Kallol Dey, Enrico Barausse, Marco Crisostomi, Roberto Trotta

Abstract

As gravitational-wave ringdown signals grow louder, quasinormal-mode inference depends increasingly on the treatment of extrinsic parameters. Standard analyses fix sky localization - and sometimes also polarization and inclination - to point estimates from a prior inspiral-merger-ringdown analysis, artificially breaking degeneracies and underestimating the true uncertainty of mode-amplitude values. We test two alternatives: uninformative priors on the extrinsic parameters, sampled jointly with the remnant mass, spin, mode amplitudes, and phases; and informed priors on sky position from the full signal posterior.
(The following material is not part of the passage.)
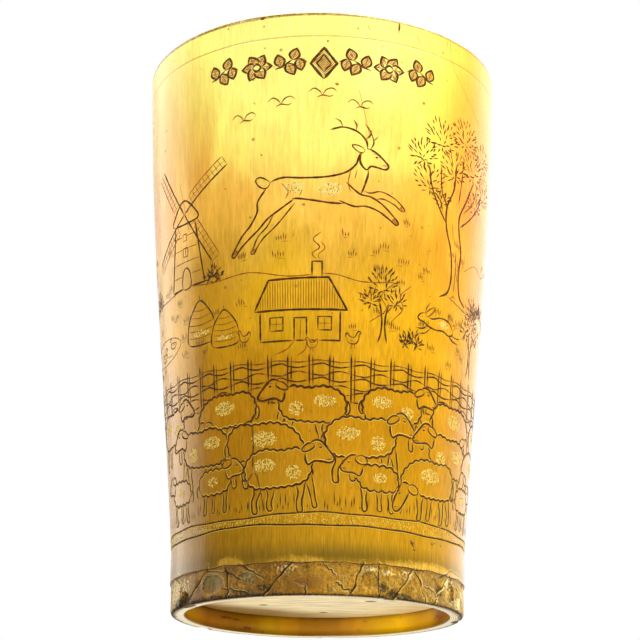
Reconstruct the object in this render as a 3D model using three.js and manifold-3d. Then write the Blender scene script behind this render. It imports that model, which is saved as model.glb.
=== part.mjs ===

The former yields wider marginal constraints on amplitude posteriors, and both avoid potential bias introduced by fixing the sky localization. In contrast, mode amplitude ratios remain consistent across approaches, making them a robust observable for Kerr spectroscopy. Our publicly available pipeline enables fast ringdown analyses capable of sampling all parameters, requiring tens of minutes on a laptop for a full inference. Applied to GW250114 and GW190521, our methods confirm the robust detection of the $(2,2,1)$ overtone in GW250114, and, for GW190521, find only mild evidence for the $(3,3,0)$ mode.